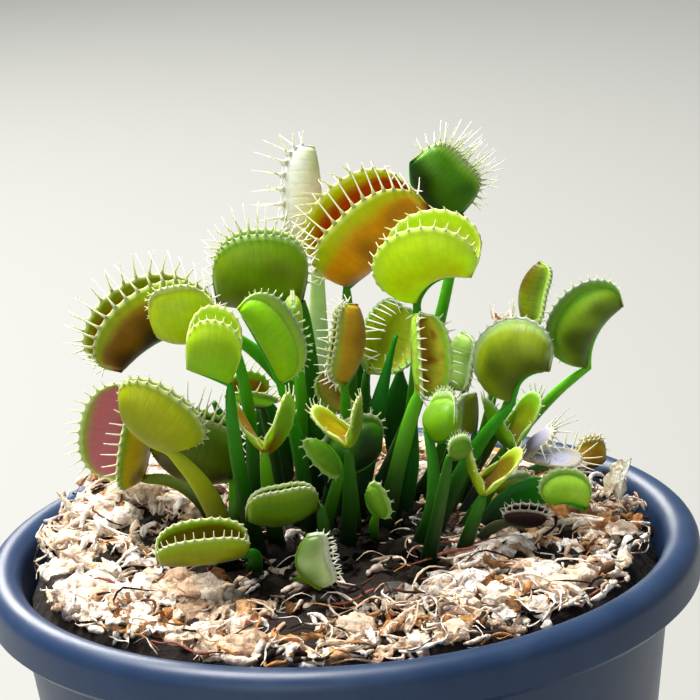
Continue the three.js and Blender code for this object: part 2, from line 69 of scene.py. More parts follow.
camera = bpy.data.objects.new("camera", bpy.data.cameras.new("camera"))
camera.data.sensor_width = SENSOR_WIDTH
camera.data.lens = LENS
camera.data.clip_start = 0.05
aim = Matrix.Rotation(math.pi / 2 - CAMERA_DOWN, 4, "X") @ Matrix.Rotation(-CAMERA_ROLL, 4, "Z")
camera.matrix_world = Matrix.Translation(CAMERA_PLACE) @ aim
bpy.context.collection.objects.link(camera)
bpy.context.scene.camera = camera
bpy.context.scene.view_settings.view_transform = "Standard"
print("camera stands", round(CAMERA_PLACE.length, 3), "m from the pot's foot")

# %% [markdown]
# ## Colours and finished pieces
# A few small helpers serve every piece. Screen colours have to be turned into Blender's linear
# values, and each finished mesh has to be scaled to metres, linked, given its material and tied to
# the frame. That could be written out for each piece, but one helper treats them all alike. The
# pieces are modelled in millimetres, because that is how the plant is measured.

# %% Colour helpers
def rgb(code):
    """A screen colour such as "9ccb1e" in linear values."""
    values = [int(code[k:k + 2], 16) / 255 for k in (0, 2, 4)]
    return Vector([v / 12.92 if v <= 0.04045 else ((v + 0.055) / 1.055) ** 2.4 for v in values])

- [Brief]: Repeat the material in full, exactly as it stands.

- [Exercise response]:
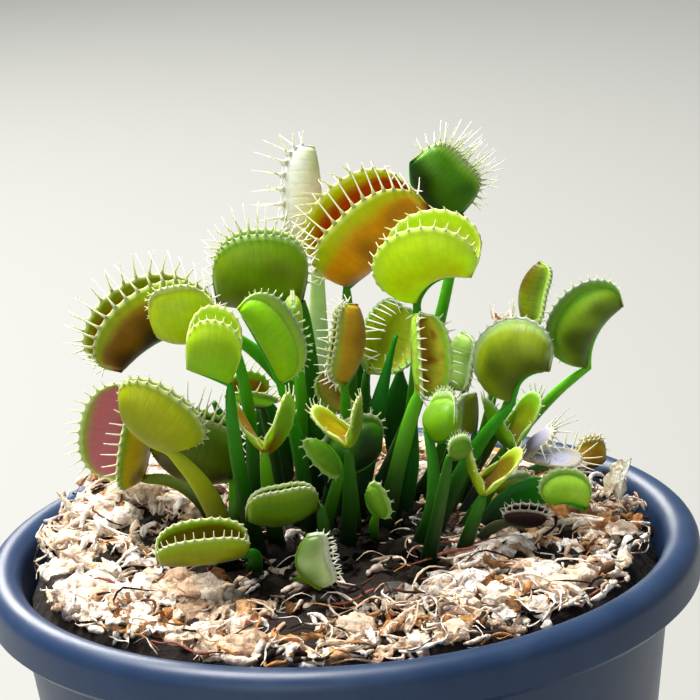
Continue the three.js and Blender code for this object: part 2, from line 69 of scene.py. More parts follow.
camera = bpy.data.objects.new("camera", bpy.data.cameras.new("camera"))
camera.data.sensor_width = SENSOR_WIDTH
camera.data.lens = LENS
camera.data.clip_start = 0.05
aim = Matrix.Rotation(math.pi / 2 - CAMERA_DOWN, 4, "X") @ Matrix.Rotation(-CAMERA_ROLL, 4, "Z")
camera.matrix_world = Matrix.Translation(CAMERA_PLACE) @ aim
bpy.context.collection.objects.link(camera)
bpy.context.scene.camera = camera
bpy.context.scene.view_settings.view_transform = "Standard"
print("camera stands", round(CAMERA_PLACE.length, 3), "m from the pot's foot")

# %% [markdown]
# ## Colours and finished pieces
# A few small helpers serve every piece. Screen colours have to be turned into Blender's linear
# values, and each finished mesh has to be scaled to metres, linked, given its material and tied to
# the frame. That could be written out for each piece, but one helper treats them all alike. The
# pieces are modelled in millimetres, because that is how the plant is measured.

# %% Colour helpers
def rgb(code):
    """A screen colour such as "9ccb1e" in linear values."""
    values = [int(code[k:k + 2], 16) / 255 for k in (0, 2, 4)]
    return Vector([v / 12.92 if v <= 0.04045 else ((v + 0.055) / 1.055) ** 2.4 for v in values])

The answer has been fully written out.